On Aug. 18, Rove aide J. Scott Jennings used an RNC e-mail address to arrange a telephone call about Griffin with Sampson and Goodling. "Tell us when, Scott, and we'll be on it," Sampson wrote back.
Less than an hour later, Goodling wrote to Sampson to fill him in on the latest complications.
"We have a senator prob, so while wh is intent on nominating, scott thinks we may have a confirmation issue," she wrote. "The possible solution I suggested to scott was that we (DOJ) pick him up as a political . . . and then install him as an interim" U.S. attorney.
"I agree but don't think it really should matter where we park him here," Sampson replied, "as AG will appoint him forthwith to be USA."
Within days, the e-mails show, Justice officials had arranged to hire Griffin into a political position in headquarters, at a salary of $142,900, then transfer him immediately to work in the U.S. attorney's office in Little Rock and await his nomination.
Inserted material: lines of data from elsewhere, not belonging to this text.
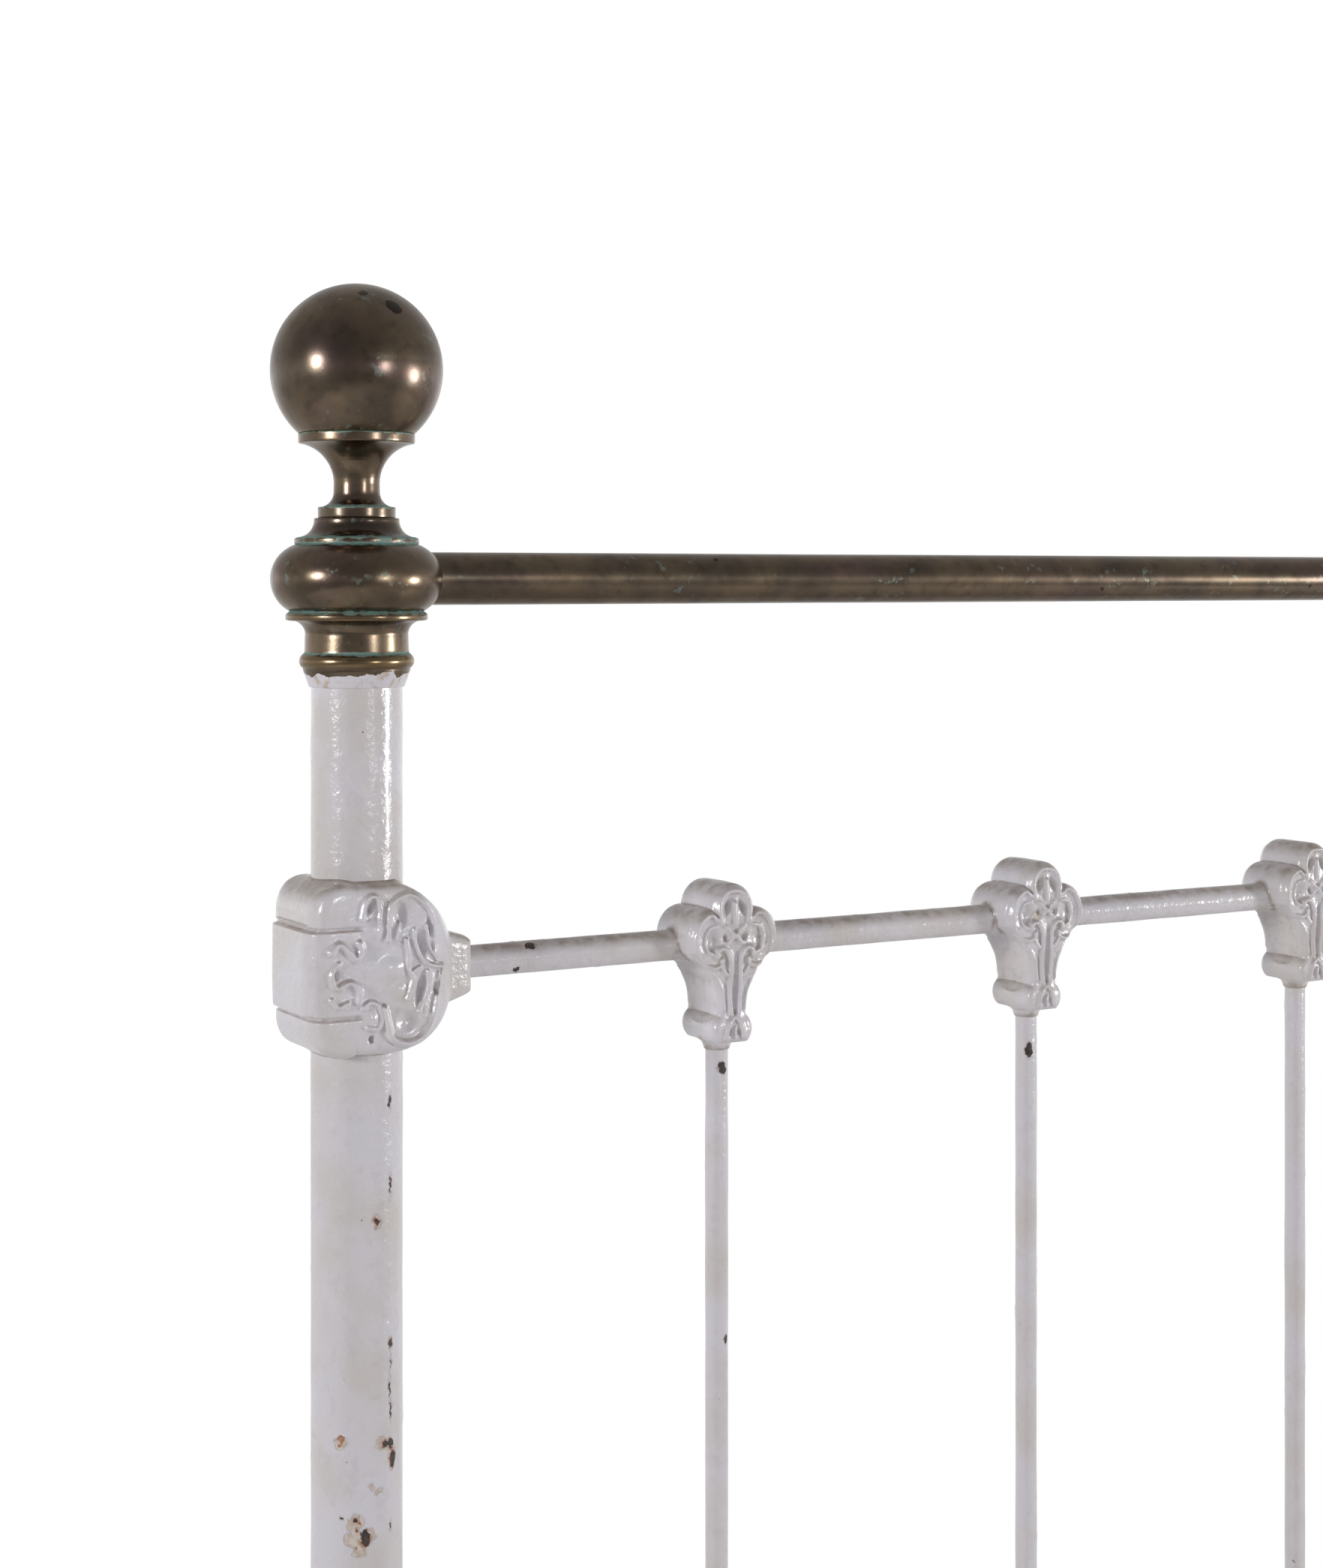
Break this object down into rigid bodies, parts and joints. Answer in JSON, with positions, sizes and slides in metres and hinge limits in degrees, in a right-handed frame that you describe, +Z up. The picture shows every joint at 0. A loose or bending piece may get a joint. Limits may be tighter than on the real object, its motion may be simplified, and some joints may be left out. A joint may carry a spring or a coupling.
{
  "type": "metal bed frame",
  "caption": "Cast-iron and brass bedstead: tube posts with brass ball finials and top rails, spindle panels with ornate castings, hooked side irons, flat laths and casters.",
  "frame": {"origin": "on the floor, under the middle of the bed", "axes": "+Z up; +Y along the bed towards the head end; +X across the bed, to the right of someone who stands at the foot end and looks at the head end"},
  "size_m": [1.4632, 2.0212, 1.3418],
  "materials": {
    "white_paint": "thick glossy off-white paint, aged, chipped to dark iron",
    "aged_brass": "dark brown patina, soft shine, traces of verdigris",
    "side_iron_paint": "off-white paint, worn to dark iron along the edges",
    "lath_steel": "dark mill scale with light rust",
    "plain_iron": "bare, dark",
    "caster_iron": "black, worn, slight rust",
    "caster_steel": "dull",
    "caster_china": "glossy ivory glaze, worn tread"
  },
  "bodies": {
    "bed_frame": {"cross_laths": "lath_steel", "finial_studs": "plain_iron", "foot_brass_rail": "aged_brass", "foot_finial_ball_left": "aged_brass", "foot_finial_ball_right": "aged_brass", "foot_finial_neck_left": "aged_brass", "foot_finial_neck_right": "aged_brass", "foot_lower_castings": "white_paint", "foot_lower_corner_casting_left": "white_paint", "foot_lower_corner_casting_right": "white_paint", "foot_lower_rod": "white_paint", "foot_post_left": "white_paint", "foot_post_right": "white_paint", "foot_rail_knob_left": "aged_brass", "foot_rail_knob_right": "aged_brass", "foot_side_iron_hook_left": "side_iron_paint", "foot_side_iron_hook_right": "side_iron_paint", "foot_spindles": "white_paint", "foot_upper_castings": "white_paint", "foot_upper_corner_casting_left": "white_paint", "foot_upper_corner_casting_right": "white_paint", "foot_upper_rod": "white_paint", "head_brass_rail": "aged_brass", "head_finial_ball_left": "aged_brass", "head_finial_ball_right": "aged_brass", "head_finial_neck_left": "aged_brass", "head_finial_neck_right": "aged_brass", "head_lower_castings": "white_paint", "head_lower_corner_casting_left": "white_paint", "head_lower_corner_casting_right": "white_paint", "head_lower_rod": "white_paint", "head_post_left": "white_paint", "head_post_right": "white_paint", "head_rail_knob_left": "aged_brass", "head_rail_knob_right": "aged_brass", "head_side_iron_hook_left": "side_iron_paint", "head_side_iron_hook_right": "side_iron_paint", "head_spindles": "white_paint", "head_upper_castings": "white_paint", "head_upper_corner_casting_left": "white_paint", "head_upper_corner_casting_right": "white_paint", "head_upper_rod": "white_paint", "lath_rivets": "lath_steel", "leg_ferrules": "white_paint", "post_plugs": "plain_iron", "side_iron_left": "side_iron_paint", "side_iron_right": "side_iron_paint"},
    "head_left_caster": {"head_caster_horn_left": "caster_iron", "head_caster_axle_left": "caster_steel"},
    "head_left_wheel": {"head_caster_wheel_left": "caster_china"},
    "head_right_caster": {"head_caster_horn_right": "caster_iron", "head_caster_axle_right": "caster_steel"},
    "head_right_wheel": {"head_caster_wheel_right": "caster_china"},
    "foot_left_caster": {"foot_caster_horn_left": "caster_iron", "foot_caster_axle_left": "caster_steel"},
    "foot_left_wheel": {"foot_caster_wheel_left": "caster_china"},
    "foot_right_caster": {"foot_caster_horn_right": "caster_iron", "foot_caster_axle_right": "caster_steel"},
    "foot_right_wheel": {"foot_caster_wheel_right": "caster_china"}
  },
  "joints": [
    {"name": "head_left_swivel", "type": "hinge", "parent": "bed_frame", "child": "head_left_caster", "pos_m": [-0.696, 0.975, 0.0493], "axis": [0, 0, 1], "continuous": true},
    {"name": "head_left_roll", "type": "hinge", "parent": "head_left_caster", "child": "head_left_wheel", "pos_m": [-0.696, 0.962, 0.02], "axis": [1, 0, 0], "continuous": true},
    {"name": "head_right_swivel", "type": "hinge", "parent": "bed_frame", "child": "head_right_caster", "pos_m": [0.696, 0.975, 0.0493], "axis": [0, 0, 1], "continuous": true},
    {"name": "head_right_roll", "type": "hinge", "parent": "head_right_caster", "child": "head_right_wheel", "pos_m": [0.696, 0.962, 0.02], "axis": [1, 0, 0], "continuous": true},
    {"name": "foot_left_swivel", "type": "hinge", "parent": "bed_frame", "child": "foot_left_caster", "pos_m": [-0.696, -0.975, 0.0493], "axis": [0, 0, 1], "continuous": true},
    {"name": "foot_left_roll", "type": "hinge", "parent": "foot_left_caster", "child": "foot_left_wheel", "pos_m": [-0.696, -0.988, 0.02], "axis": [1, 0, 0], "continuous": true},
    {"name": "foot_right_swivel", "type": "hinge", "parent": "bed_frame", "child": "foot_right_caster", "pos_m": [0.696, -0.975, 0.0493], "axis": [0, 0, 1], "continuous": true},
    {"name": "foot_right_roll", "type": "hinge", "parent": "foot_right_caster", "child": "foot_right_wheel", "pos_m": [0.696, -0.988, 0.02], "axis": [1, 0, 0], "continuous": true}
  ]
}
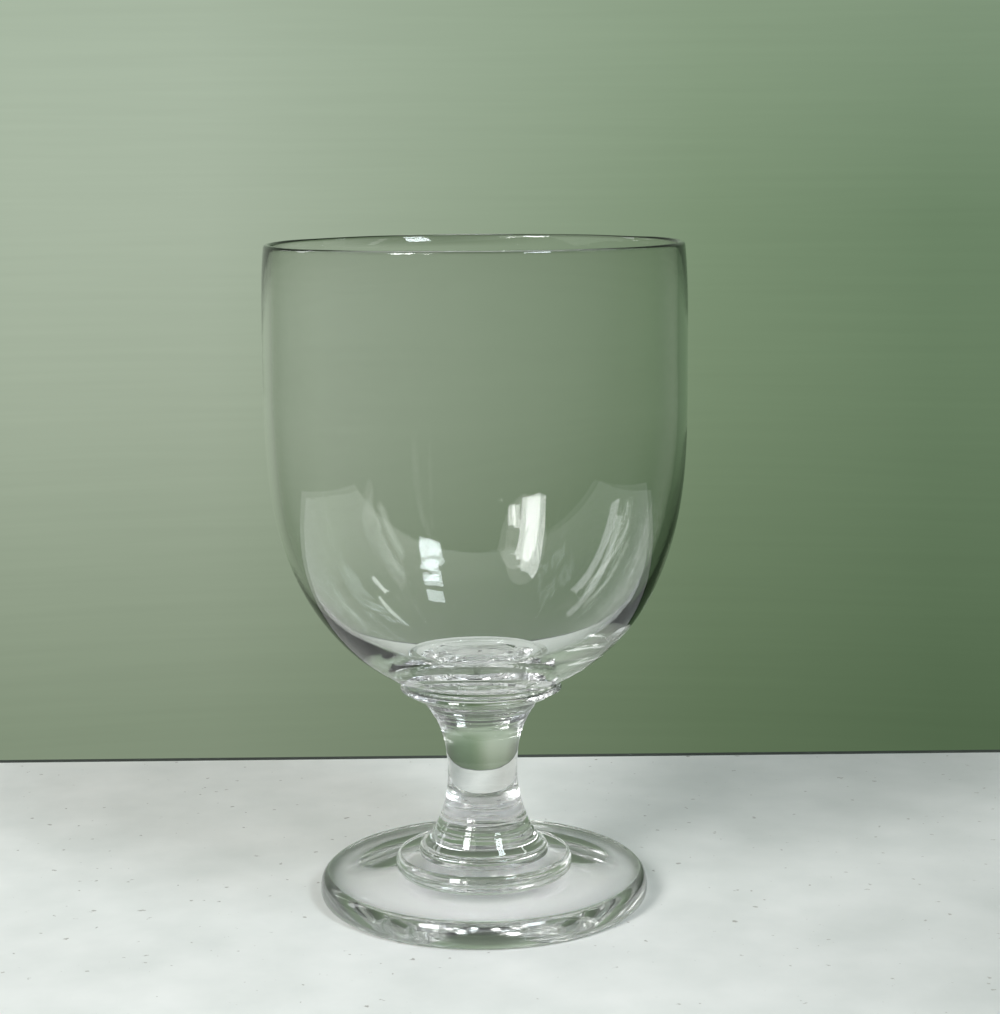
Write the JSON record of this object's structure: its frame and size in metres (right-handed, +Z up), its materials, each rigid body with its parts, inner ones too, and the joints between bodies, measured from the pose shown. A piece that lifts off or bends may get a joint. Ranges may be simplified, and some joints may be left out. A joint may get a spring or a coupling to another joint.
{
  "type": "rummer glass",
  "caption": "Hand-blown clear glass rummer with a deep bucket bowl, fire-polished rim, flat collar, short waisted stem, stepped disc and heavy round foot.",
  "frame": {"origin": "centre of the flat ring that the foot stands on", "axes": "+Z up along the turning axis of the glass; it is round, so +X and +Y are free"},
  "size_m": [0.1008, 0.1008, 0.16],
  "materials": {
    "blown_glass": "fire-polished, clear, faintly grey",
    "thick_glass": "fire-polished, clear with a faint grey-green tint, fine tool rings",
    "broken_glass": "rough break, partly ground"
  },
  "bodies": {
    "root": {"foot": "thick_glass", "pontil_scar": "broken_glass", "foot_collar": "thick_glass", "stem": "thick_glass", "bowl_collar": "thick_glass", "bowl": "blown_glass"}
  },
  "joints": []
}
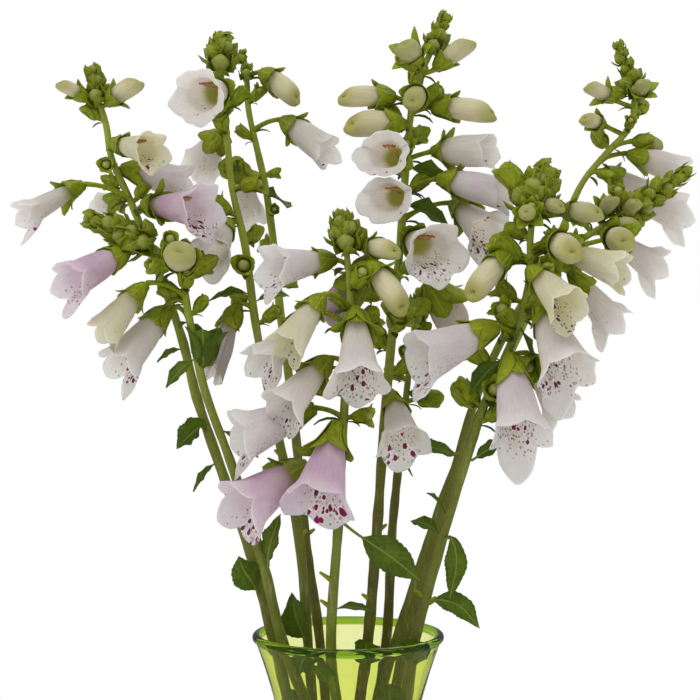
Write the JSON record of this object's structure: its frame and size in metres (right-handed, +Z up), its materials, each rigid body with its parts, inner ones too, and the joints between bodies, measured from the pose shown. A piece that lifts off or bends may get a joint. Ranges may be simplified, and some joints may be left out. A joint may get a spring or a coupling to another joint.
{
  "type": "foxglove flower spikes in a glass vase",
  "caption": "Cut foxglove spikes of hanging spotted bells standing in a flared green glass vase, as a table decoration.",
  "frame": {"origin": "centre of the vase's underside, on the surface that it stands on", "axes": "+Z up; +X to the right and +Y away as the arrangement's front is looked at, so its front faces -Y"},
  "size_m": [0.3728, 0.1474, 0.4887],
  "materials": {
    "vase_glass": "clear, polished",
    "stem_green": "matt, finely ridged, brownish low down",
    "leaf_green": "matt, veined",
    "petal_white": "satin, dark spots inside the lower lip",
    "petal_cream": "satin, spotted inside",
    "petal_blush": "satin, spotted inside",
    "petal_lilac": "satin, spotted inside",
    "petal_dried": "crumpled and withered"
  },
  "bodies": {
    "root": {"vase": "vase_glass", "spike_arching_stem": "stem_green", "spike_back_left_stem": "stem_green", "spike_behind_stem": "stem_green", "spike_centre_stem": "stem_green", "spike_far_left_stem": "stem_green", "spike_far_right_stem": "stem_green", "spike_front_stem": "stem_green", "spike_left_stem": "stem_green", "spike_mid_left_stem": "stem_green", "spike_right_stem": "stem_green", "spike_arching_corolla_1": "petal_white", "spike_arching_corolla_2": "petal_white", "spike_back_left_corolla_1": "petal_white", "spike_behind_corolla_1": "petal_white", "spike_centre_corolla_1": "petal_white", "spike_centre_corolla_2": "petal_white", "spike_centre_corolla_3": "petal_white", "spike_centre_corolla_4": "petal_blush", "spike_centre_corolla_5": "petal_white", "spike_centre_corolla_6": "petal_white", "spike_far_left_corolla_1": "petal_cream", "spike_far_left_corolla_2": "petal_blush", "spike_far_left_corolla_3": "petal_white", "spike_far_left_corolla_4": "petal_white", "spike_far_left_corolla_5": "petal_lilac", "spike_far_right_corolla_1": "petal_white", "spike_far_right_corolla_2": "petal_white", "spike_front_corolla_1": "petal_blush", "spike_front_corolla_2": "petal_cream", "spike_front_corolla_3": "petal_white", "spike_front_corolla_4": "petal_white", "spike_front_corolla_5": "petal_white", "spike_front_corolla_6": "petal_blush", "spike_front_corolla_7": "petal_lilac", "spike_front_corolla_8": "petal_lilac", "spike_left_corolla_1": "petal_lilac", "spike_left_corolla_2": "petal_cream", "spike_left_corolla_3": "petal_white", "spike_mid_left_corolla_1": "petal_white", "spike_mid_left_corolla_2": "petal_white", "spike_mid_left_corolla_3": "petal_white", "spike_mid_left_corolla_4": "petal_white", "spike_mid_left_corolla_5": "petal_dried", "spike_right_corolla_1": "petal_cream", "spike_right_corolla_2": "petal_cream", "spike_right_corolla_3": "petal_white", "spike_right_corolla_4": "petal_white", "spike_right_corolla_5": "petal_blush", "spike_right_corolla_6": "petal_white", "spike_right_corolla_7": "petal_blush", "leaf_broad": "leaf_green", "leaf_clasping": "leaf_green", "leaf_dark": "leaf_green", "leaf_hanging": "leaf_green", "leaf_in_mouth": "leaf_green", "leaf_inner": "leaf_green", "leaf_left": "leaf_green", "leaf_low": "leaf_green", "leaf_right": "leaf_green"}
  },
  "joints": []
}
"Tim Griffin is here," Goodling wrote on Sept. 27, the morning he started at the agency.
As a result of this plan, Griffin had been in Little Rock for more than a month when he received an official Justice Department notice that he would be interviewed for the position of interim U.S. attorney. Goodling already had alerted him that the interview would be a formality, e-mails show.
Goodling and Battle, who had been told of the plan to install Griffin the previous spring, were two of the three interviewers during the session.
Staff writer Michael Abramowitz contributed to this report.